The standard addresses the unique challenges associated with nanomaterial analysis, including size-dependent properties, agglomeration behavior, surface chemistry effects, and the difficulty of distinguishing engineered nanomaterials from naturally occurring nanoparticles. It provides a tiered analytical framework that combines multiple complementary techniques for robust characterization.
ISO/TS 26873:2014 defines a structured tiered analytical protocol that progresses from screening to definitive identification and quantification:
| Tier | Objective | Analytical Techniques | Information Obtained |
|---|---|---|---|
| Tier 1 – Screening | Initial detection and elemental composition | SEM-EDS, TEM-EDS, ICP-MS | Elemental composition, approximate size distribution |
| Tier 2 – Identification | Chemical and physical characterization | HRTEM, XRD, Raman Spectroscopy, XPS | Crystal structure, chemical state, surface chemistry |
| Tier 3 – Quantification | Accurate mass or number concentration | spICP-MS, PTA, DLS, SMPS | Particle number/mass concentration, size distribution |
This tiered approach ensures that resources are allocated efficiently: samples that fail screening criteria are not subjected to more expensive and time-consuming characterization. The standard also provides guidance on sample preparation methods specific to different matrix types, including disaggregation protocols that preserve native particle characteristics.
A key engineering insight from ISO/TS 26873:2014 is the critical importance of sample preparation in nanomaterial analysis. Engineered nanomaterials have a strong tendency to agglomerate due to high surface energy, and the method used to disperse them can fundamentally alter the measured size distribution. The standard recommends matrix-specific dispersion protocols validated using reference nanomaterials to ensure that analytical results reflect the original sample state rather than preparation artifacts.

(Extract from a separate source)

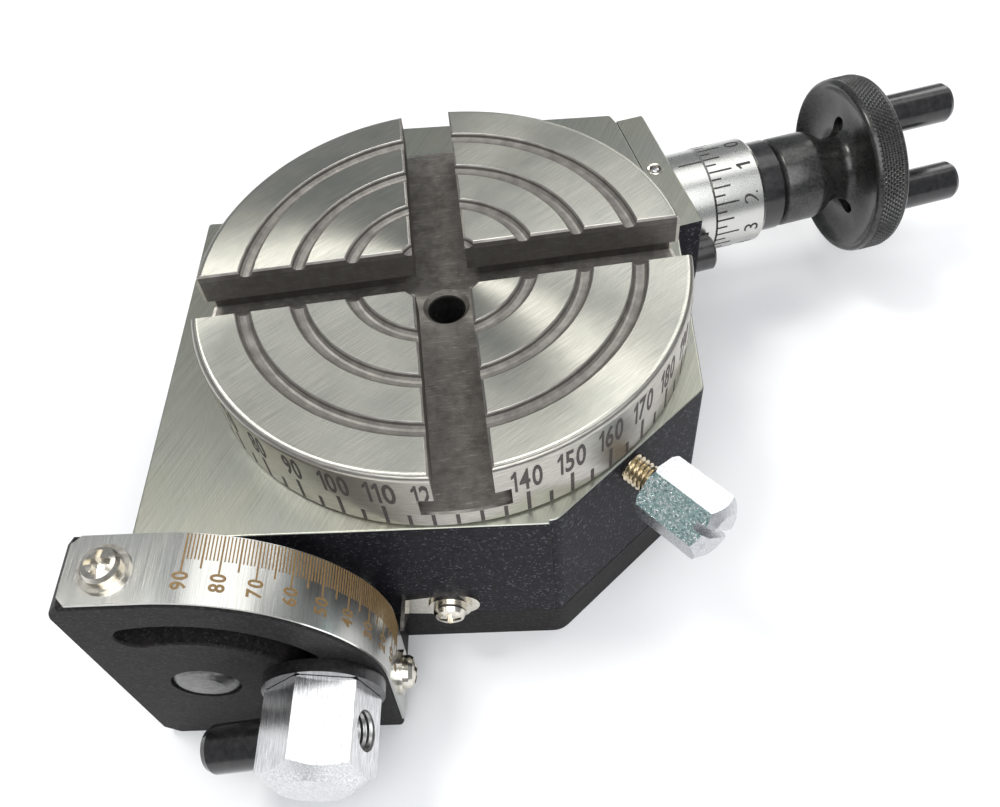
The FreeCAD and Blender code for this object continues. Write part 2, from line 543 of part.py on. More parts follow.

The standard emphasizes that method validation for nanomaterial quantification must address size-dependent responses, which are unique to nanoanalysis. For example, ICP-MS signal intensity per particle in single-particle mode depends on particle size, requiring careful calibration with size standards. The availability of certified reference nanomaterials – such as gold nanoparticles (10 nm, 30 nm, 60 nm) and titanium dioxide (P25) – has significantly improved inter-laboratory comparability, but the standard acknowledges that reference materials covering the full diversity of commercial ENMs remain an ongoing challenge.